— BEGIN Data block —

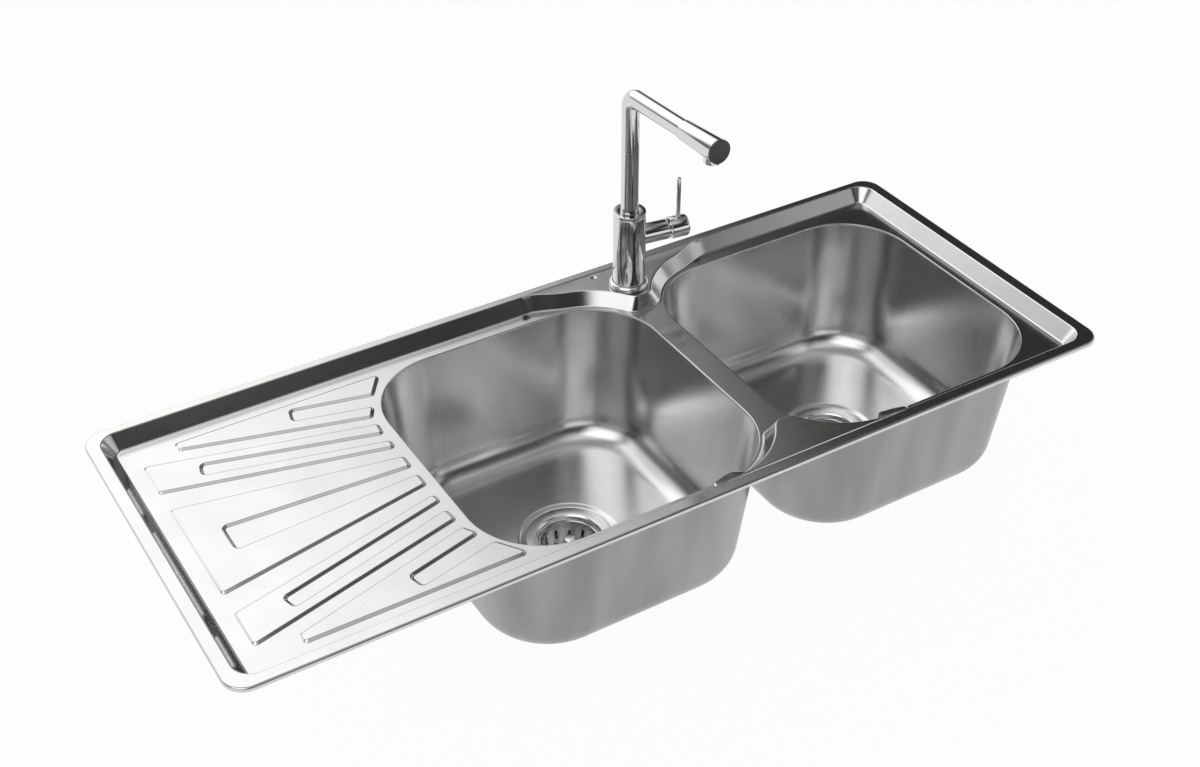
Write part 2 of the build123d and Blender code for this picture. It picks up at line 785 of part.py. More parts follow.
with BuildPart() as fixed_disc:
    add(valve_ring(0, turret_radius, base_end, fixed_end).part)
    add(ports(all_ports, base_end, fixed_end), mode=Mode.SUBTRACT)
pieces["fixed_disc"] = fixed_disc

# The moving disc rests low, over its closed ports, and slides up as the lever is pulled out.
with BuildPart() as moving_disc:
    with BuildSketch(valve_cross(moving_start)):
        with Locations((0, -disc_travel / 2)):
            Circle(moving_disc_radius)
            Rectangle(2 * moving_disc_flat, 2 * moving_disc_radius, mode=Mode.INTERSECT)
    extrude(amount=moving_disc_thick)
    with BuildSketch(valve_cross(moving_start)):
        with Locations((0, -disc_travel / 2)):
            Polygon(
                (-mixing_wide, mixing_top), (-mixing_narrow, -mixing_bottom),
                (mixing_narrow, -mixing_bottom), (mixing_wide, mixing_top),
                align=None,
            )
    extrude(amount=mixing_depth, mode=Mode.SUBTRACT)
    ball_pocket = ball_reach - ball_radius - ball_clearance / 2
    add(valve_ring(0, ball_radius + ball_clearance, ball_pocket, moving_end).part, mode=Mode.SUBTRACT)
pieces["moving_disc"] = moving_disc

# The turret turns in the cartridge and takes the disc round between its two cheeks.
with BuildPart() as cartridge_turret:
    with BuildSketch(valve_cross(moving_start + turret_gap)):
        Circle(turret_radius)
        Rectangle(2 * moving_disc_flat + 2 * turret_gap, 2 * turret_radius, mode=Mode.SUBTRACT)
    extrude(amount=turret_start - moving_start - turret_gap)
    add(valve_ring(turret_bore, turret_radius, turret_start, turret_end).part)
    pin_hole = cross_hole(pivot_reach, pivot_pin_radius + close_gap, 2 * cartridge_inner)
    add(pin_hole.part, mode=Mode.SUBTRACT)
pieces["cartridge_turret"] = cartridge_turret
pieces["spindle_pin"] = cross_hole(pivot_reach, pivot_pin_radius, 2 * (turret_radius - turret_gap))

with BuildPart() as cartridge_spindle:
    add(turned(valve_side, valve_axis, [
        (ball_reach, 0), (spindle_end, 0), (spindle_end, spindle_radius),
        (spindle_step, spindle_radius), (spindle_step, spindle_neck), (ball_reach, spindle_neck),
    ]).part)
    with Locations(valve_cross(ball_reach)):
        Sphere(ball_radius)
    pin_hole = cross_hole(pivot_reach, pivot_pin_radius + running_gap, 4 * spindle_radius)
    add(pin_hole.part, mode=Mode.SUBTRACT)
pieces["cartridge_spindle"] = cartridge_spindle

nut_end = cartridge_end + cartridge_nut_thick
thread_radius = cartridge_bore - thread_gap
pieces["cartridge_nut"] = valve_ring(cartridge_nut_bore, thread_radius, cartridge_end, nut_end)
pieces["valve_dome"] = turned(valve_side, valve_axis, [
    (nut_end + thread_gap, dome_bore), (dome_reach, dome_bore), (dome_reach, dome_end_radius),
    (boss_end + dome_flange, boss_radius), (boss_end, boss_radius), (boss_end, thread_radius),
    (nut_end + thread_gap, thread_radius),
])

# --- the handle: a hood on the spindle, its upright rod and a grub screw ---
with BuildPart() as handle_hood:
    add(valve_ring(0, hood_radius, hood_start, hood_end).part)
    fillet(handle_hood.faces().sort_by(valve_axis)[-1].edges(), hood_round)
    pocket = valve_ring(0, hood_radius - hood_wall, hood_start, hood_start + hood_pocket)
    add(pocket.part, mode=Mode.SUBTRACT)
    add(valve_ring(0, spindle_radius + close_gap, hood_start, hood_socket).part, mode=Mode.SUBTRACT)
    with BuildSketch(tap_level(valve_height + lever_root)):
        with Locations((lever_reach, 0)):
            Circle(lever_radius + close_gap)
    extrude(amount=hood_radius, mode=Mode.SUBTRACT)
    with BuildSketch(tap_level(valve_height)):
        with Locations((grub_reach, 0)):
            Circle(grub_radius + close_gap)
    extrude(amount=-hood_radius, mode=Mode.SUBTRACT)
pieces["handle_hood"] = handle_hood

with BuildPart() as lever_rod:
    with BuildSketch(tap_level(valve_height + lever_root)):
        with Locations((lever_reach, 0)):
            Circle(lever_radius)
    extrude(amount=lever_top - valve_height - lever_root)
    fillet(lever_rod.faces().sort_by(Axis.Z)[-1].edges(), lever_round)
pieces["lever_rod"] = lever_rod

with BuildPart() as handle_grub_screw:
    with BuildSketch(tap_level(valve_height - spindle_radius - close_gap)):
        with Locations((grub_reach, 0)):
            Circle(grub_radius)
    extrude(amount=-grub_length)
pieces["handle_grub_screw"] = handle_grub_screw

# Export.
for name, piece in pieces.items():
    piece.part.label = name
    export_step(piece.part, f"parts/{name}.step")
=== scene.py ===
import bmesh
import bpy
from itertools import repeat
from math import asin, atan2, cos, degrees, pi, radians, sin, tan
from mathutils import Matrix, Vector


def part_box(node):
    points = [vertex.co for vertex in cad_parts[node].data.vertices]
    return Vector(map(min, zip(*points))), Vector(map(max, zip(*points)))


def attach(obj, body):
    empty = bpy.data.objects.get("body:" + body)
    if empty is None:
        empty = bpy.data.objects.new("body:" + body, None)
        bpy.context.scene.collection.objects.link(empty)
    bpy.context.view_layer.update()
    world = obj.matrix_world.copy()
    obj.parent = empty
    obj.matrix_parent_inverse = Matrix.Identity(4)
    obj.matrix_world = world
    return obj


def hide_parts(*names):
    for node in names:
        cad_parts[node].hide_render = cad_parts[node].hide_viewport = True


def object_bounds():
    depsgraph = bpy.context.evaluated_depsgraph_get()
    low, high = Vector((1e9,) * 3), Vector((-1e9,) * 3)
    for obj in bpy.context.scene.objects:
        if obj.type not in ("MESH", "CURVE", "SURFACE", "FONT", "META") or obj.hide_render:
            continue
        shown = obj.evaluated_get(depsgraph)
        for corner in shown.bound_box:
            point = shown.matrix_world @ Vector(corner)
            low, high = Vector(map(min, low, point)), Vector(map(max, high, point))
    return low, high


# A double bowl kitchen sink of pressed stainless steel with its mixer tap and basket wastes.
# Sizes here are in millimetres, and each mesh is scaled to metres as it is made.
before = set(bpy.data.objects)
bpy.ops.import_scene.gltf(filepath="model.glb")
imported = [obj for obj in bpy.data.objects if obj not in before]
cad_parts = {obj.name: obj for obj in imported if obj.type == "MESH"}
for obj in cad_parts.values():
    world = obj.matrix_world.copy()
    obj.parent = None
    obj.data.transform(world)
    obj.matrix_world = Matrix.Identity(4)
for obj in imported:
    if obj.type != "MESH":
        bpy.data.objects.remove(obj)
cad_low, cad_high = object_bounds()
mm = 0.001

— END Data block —

Reproduce the lines exactly, taking as the first line the one with "extrude(amount=-grub_length)" and as the last line the one with "depsgraph = bpy.context.evaluated_depsgraph_get()", and include nothing else.

    extrude(amount=-grub_length)
pieces["handle_grub_screw"] = handle_grub_screw

# Export.
for name, piece in pieces.items():
    piece.part.label = name
    export_step(piece.part, f"parts/{name}.step")
=== scene.py ===
import bmesh
import bpy
from itertools import repeat
from math import asin, atan2, cos, degrees, pi, radians, sin, tan
from mathutils import Matrix, Vector


def part_box(node):
    points = [vertex.co for vertex in cad_parts[node].data.vertices]
    return Vector(map(min, zip(*points))), Vector(map(max, zip(*points)))


def attach(obj, body):
    empty = bpy.data.objects.get("body:" + body)
    if empty is None:
        empty = bpy.data.objects.new("body:" + body, None)
        bpy.context.scene.collection.objects.link(empty)
    bpy.context.view_layer.update()
    world = obj.matrix_world.copy()
    obj.parent = empty
    obj.matrix_parent_inverse = Matrix.Identity(4)
    obj.matrix_world = world
    return obj


def hide_parts(*names):
    for node in names:
        cad_parts[node].hide_render = cad_parts[node].hide_viewport = True


def object_bounds():
    depsgraph = bpy.context.evaluated_depsgraph_get()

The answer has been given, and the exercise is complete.